** BEGIN **
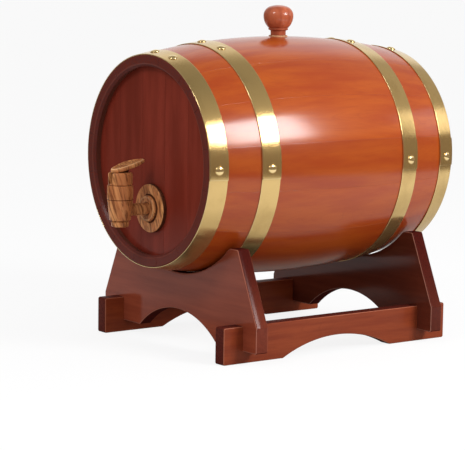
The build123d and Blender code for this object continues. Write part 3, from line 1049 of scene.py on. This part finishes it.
@dataclass
class Tap:
    """Wooden key tap: flange, barrel with its shank, liner, key, handle and spout ring."""

    hub_radius: float = 13.5
    hub_height: float = 3.9
    shank_radius: float = 6.25
    foot_radius: float = 10.8
    band: float = 14.5
    key_radius: float = 7.0
    key_fit: float = 0.05
    passage: float = 2.5
    collar_height: float = 12.8
    slot_width: float = 6.2
    slot_floor: float = 1.5
    slot_reveal: float = 4.2
    handle_length: float = 41.0
    handle_width: float = 20.0
    handle_thickness: float = 4.5
    handle_tilt: float = 15.8
    handle_lead: float = 11.2
    handle_lift: float = 4.1
    handle_dish: float = 1.0
    tip_taper: float = 0.42  # share of the leaf's thickness that is lost at its tip
    barrel_low: Array = field(init=False)
    barrel_high: Array = field(init=False)
    key_y: float = field(init=False)
    shank_z: float = field(init=False)
    collar_low: float = field(init=False)
    collar_top: float = field(init=False)
    wood: bpy.types.Material = field(init=False)

    def __post_init__(self) -> None:
        """Reads the tap's axes and levels from the CAD nodes."""
        self.barrel_low, self.barrel_high = box_mm("tap_liner")
        self.key_y = float(middle("tap_spout_ring")[1])
        self.shank_z = float(middle("tap_flange")[2])
        self.collar_low = float(box_mm("tap_key")[1, 2] - self.collar_height)
        self.collar_top = float(box_mm("tap_key")[1, 2])
        self.wood = TAP_WOOD.material("streaked tap wood")

    def upright(self, profile: Array, steps: int = 96) -> Array:
        """A turned shape about the key's axis; heights are above the floor."""
        return turn_profile(profile, steps) + np.array([0, self.key_y, 0])

    def level(self, profile: Array, face: float, steps: int = 96) -> Array:
        """A turned shape about the shank's axis; heights run out of the head from y = face."""
        turned = turn_profile(profile, steps)
        return joined(turned[..., 0], face - turned[..., 2], turned[..., 1] + self.shank_z)

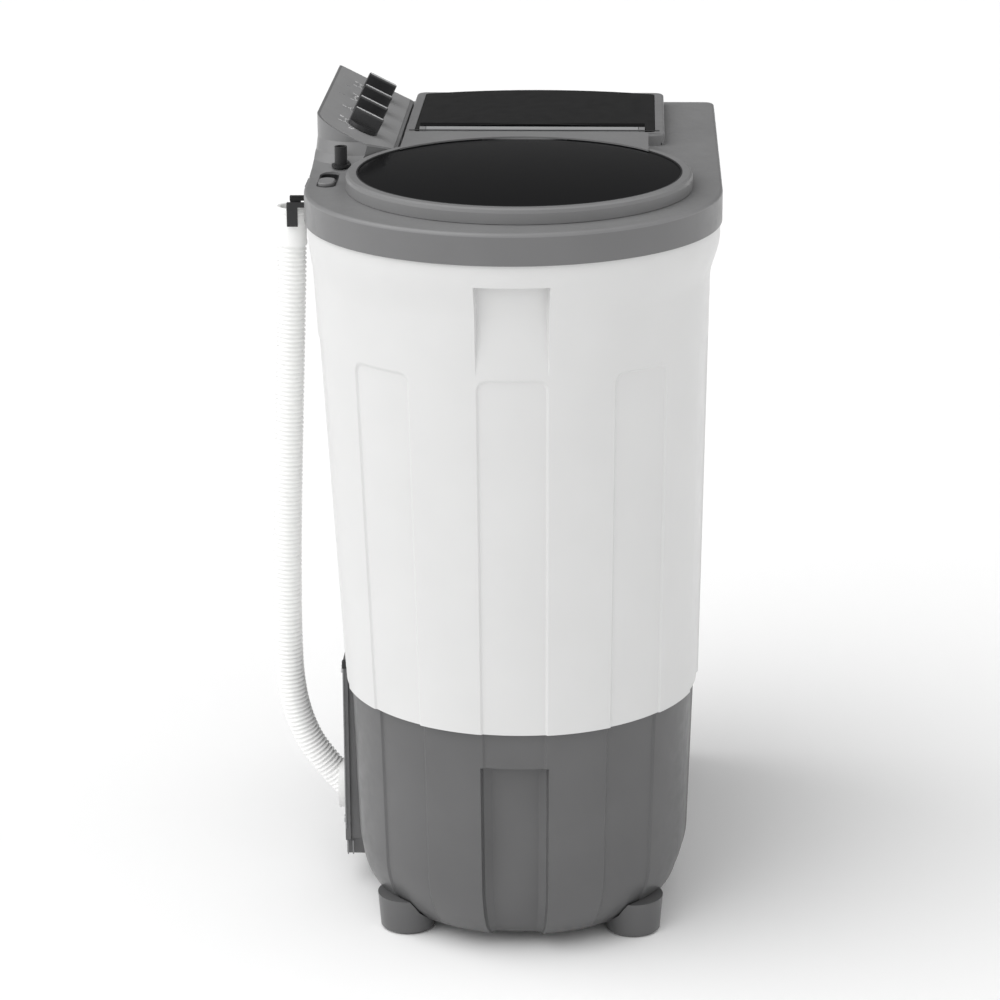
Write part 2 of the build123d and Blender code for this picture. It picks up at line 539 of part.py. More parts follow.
def make_pulsator_screw():
    """Screw that holds the pulsator on its shaft."""
    z = TUB_LOW_Z + TUB_WALL + 40.1
    screw = turned([(0, z), (11, z), (11, z + 3), (8, z + 6), (0, z + 7)])
    screw -= Pos(0, 0, z + 6.5) * Box(13, 2, 3)
    return Pos(TUB_X, TUB_Y, 0) * screw


def make_wash_shaft():
    """Pulsator shaft."""
    return cyl(6.0, PULLEY_Z - 6, TUB_LOW_Z + TUB_WALL + 40, TUB_X, TUB_Y)


def make_gearcase():
    """Bearing housing bolted under the wash tub."""
    top = TUB_LOW_Z - 0.05
    case = turned([(6.06, top), (52, top), (52, top - 5), (24, top - 10), (20, top - 52), (6.06, top - 52)], TUB_X, TUB_Y)
    for i in range(4):
        a = radians(45 + 90 * i)
        case -= cyl(2.6, top - 20, top + 5, TUB_X + 43 * cos(a), TUB_Y + 43 * sin(a))
    return case


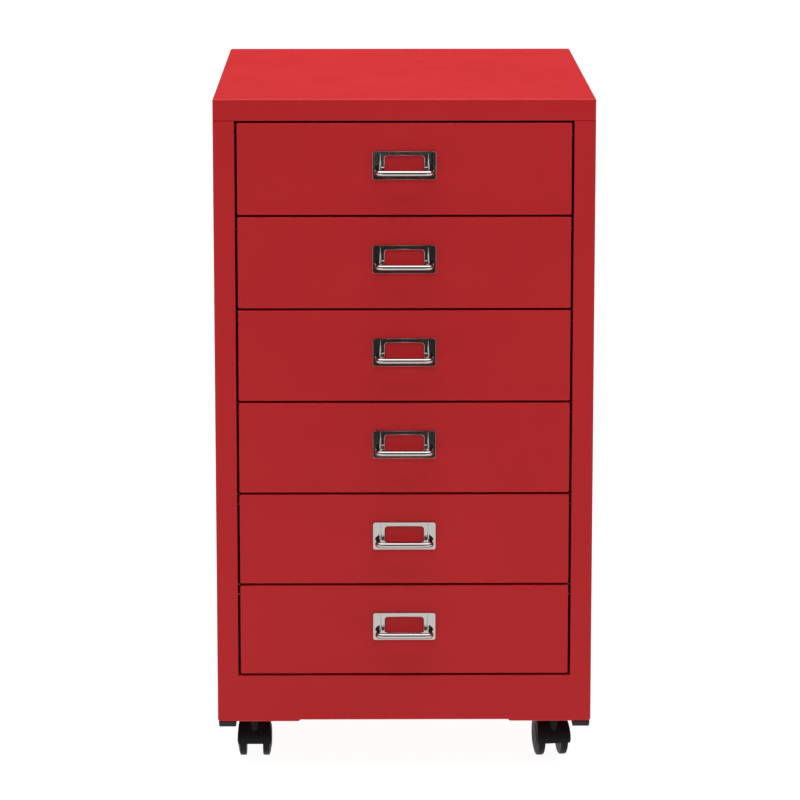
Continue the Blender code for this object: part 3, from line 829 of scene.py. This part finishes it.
def wheel_section():
    """Radius and distance out along the axle: the hub, a small inner edge, the narrow tread, a
    small outer edge, and a dome whose fall grows with a power of the radius. Each groove in the
    dome is a bell curve taken away."""
    a = quarter(6)
    edge = WHEEL_EDGE
    t = np.linspace(0, 1, 18)
    radius = (WHEEL_RADIUS - edge) * (1 - t)
    dome = WHEEL_WIDTH - DOME_FALL * (radius / WHEEL_RADIUS) ** DOME_POWER
    for place, width in GROOVES:
        dome -= GROOVE_DEPTH * np.exp(-(((radius - place) / width) ** 2))
    inner = np.column_stack([WHEEL_RADIUS - edge * (1 - np.sin(a)), edge * (1 - np.cos(a))])
    outer = np.column_stack(
        [WHEEL_RADIUS - edge * (1 - np.cos(a)), dome[0] - edge * (1 - np.sin(a))]
    )
    start = np.array([[0.0, 0.0], [WHEEL_HUB, 0.0], [WHEEL_RADIUS - 2 * edge, 0.0]])
    return np.vstack([start, inner, outer, np.column_stack([radius, dome])[1:]])


def turned(section, steps=64):
    """The section turned about X: radius swings in Y and Z, and the second column runs along X."""
    turn = np.linspace(0, 2 * math.pi, steps, endpoint=False)
    radius = section[:, 0][:, None]
    x = np.broadcast_to(section[:, 1][:, None], (len(section), steps))
    return np.stack([x, radius * np.cos(turn), radius * np.sin(turn)], -1)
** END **
Repeat, character for character, the lines of the material above from the line with "Write part 2" through the line with "return cyl(6.0, PULLEY_Z".

Write part 2 of the build123d and Blender code for this picture. It picks up at line 539 of part.py. More parts follow.
def make_pulsator_screw():
    """Screw that holds the pulsator on its shaft."""
    z = TUB_LOW_Z + TUB_WALL + 40.1
    screw = turned([(0, z), (11, z), (11, z + 3), (8, z + 6), (0, z + 7)])
    screw -= Pos(0, 0, z + 6.5) * Box(13, 2, 3)
    return Pos(TUB_X, TUB_Y, 0) * screw


def make_wash_shaft():
    """Pulsator shaft."""
    return cyl(6.0, PULLEY_Z - 6, TUB_LOW_Z + TUB_WALL + 40, TUB_X, TUB_Y)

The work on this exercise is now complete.